A claim of ineffective assistance of counsel may properly be brought under the post-conviction procedure act. Murray, 121 Idaho at 924-25, 828 P.2d at 1329-30. To prevail on an ineffective assistance of counsel claim, the defendant must show that the attorney's performance was deficient and that the defendant was prejudiced by the deficiency. Strickland v. Washington, 466 U.S. 668, 687-88 (1984); Hassett v. State, 127 Idaho 313, 316, 900 P.2d 221, 224 (Ct. App. 1995). To establish a deficiency, the petitioner has the burden of showing that the attorney's representation fell below an objective standard of reasonableness. Aragon v. State, 114 Idaho 758, 760, 760 P.2d 1174, 1176 (1988). To establish prejudice, the petitioner must show a reasonable probability that, but for the attorney's deficient performance, the outcome of the trial would have been different. Id. at 761, 760 P.2d at 1177.

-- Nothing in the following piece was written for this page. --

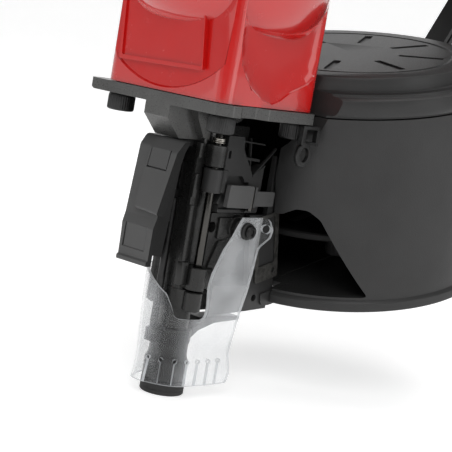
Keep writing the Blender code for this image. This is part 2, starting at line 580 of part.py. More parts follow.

Generally, juvenile courts have exclusive, original jurisdiction over any juvenile. I.C. § 20-505. However, there is an exception for violent juvenile offenders. I.C. § 20-509. Idaho Code Section 20-509(1)(b) provides that any juvenile, age fourteen to eighteen, who is alleged to have committed robbery, shall be charged, arrested and proceeded against by complaint, indictment, or information as an adult. Because Johnston was sixteen years of age at the time of the crime, the district court had jurisdiction and did not need a waiver of juvenile jurisdiction. See State v. Hernandez, 133 Idaho 576, 582 n.5, 990 P.2d 742, 748 n.5 (Ct. App. 1999) (noting the state was not required to obtain a waiver of juvenile court jurisdiction before proceeding against a seventeen-year-old in adult court on an attempted first degree murder charge--another violent offense under I.C. § 20-509(1)). Therefore, Johnston's claim is without merit and he is unable to establish prejudice as required for a claim of ineffective assistance of counsel under Strickland. Accordingly, we affirm the district court's order summarily dismissing Johnston's successive petition for post-conviction relief. No costs or attorney fees are awarded on appeal.

LANSING Judge and GRATTON, Judge CONCUR.